What that looks like in practice:

Run World Cup-adjacent social content starting two weeks before kickoff. You can't use official FIFA logos or match footage, but you absolutely can build campaigns that ride the wave of attention. The cultural conversation is open to everyone.

Test TikTok Spark Ads against World Cup creator content during group stage. Group stage matches have lower streaming CPMs but roughly equal social engagement. Budget $2,000 to $5,000 for a week of boosted creator posts during the group phase. From what I've seen with Olympic-adjacent social campaigns, brands typically see 30 to 50% lower cost per engagement during major events compared to their baseline, because organic momentum lifts everything.

Build your retargeting audiences during the tournament, spend them after. CTV CPMs will drop 40 to 60% within two weeks of the final. The audience attention doesn't evaporate, it just gets cheaper to reach. If you're a brand that would normally buy CTV, the post-tournament window in late July and August is your actual buying opportunity.

Lego already showed how this approach works by running a World Cup campaign that felt like a Nike cultural play and generated 314 million views. They didn't buy Fox inventory. They bought the conversation.

The $120 CPM is not the opportunity. It is the signal.

Here is my prediction: by the semifinal stage, at least three mid-market brands (think $20 to $50 million annual ad spend) will get case-studied for generating more total impressions from social-first World Cup activations than brands that spent $10 million or more on streaming packages. The organic amplification multiplier on event-related content runs somewhere between 5x and 8x versus 1x to 2x on normal social posts. The math just works that way.

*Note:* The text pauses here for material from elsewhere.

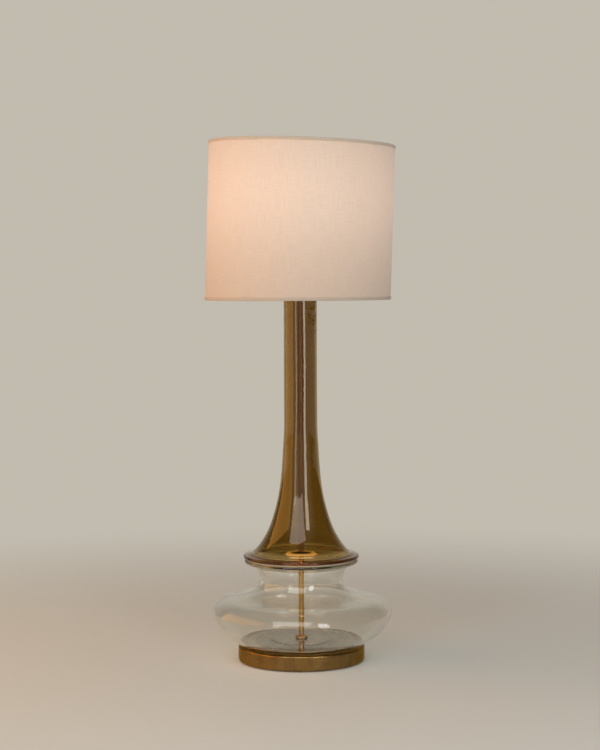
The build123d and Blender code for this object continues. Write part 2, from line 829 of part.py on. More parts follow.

The uncomfortable part for media planners is that "ride the cultural wave" doesn't fit neatly into a media plan. There's no guaranteed impression count, no rate card, and honestly, it's messier to measure than a streaming buy with a fixed CPM. But the brands that solve the measurement piece will quietly outperform the brands that paid $120 for the comfort of certainty.

And to be fair, this isn't entirely new. Scrappy brands have always found ways to insert themselves into big cultural moments on the cheap. It just hasn't been this structured before. TikTok having official FIFA content rights means the social layer isn't a workaround anymore. It's the primary venue for anyone under 35.

Personally, I'd rather spend $5,000 figuring out what works on social during group stage than $5 million finding out my streaming spots ran during a 1 AM Paraguay match.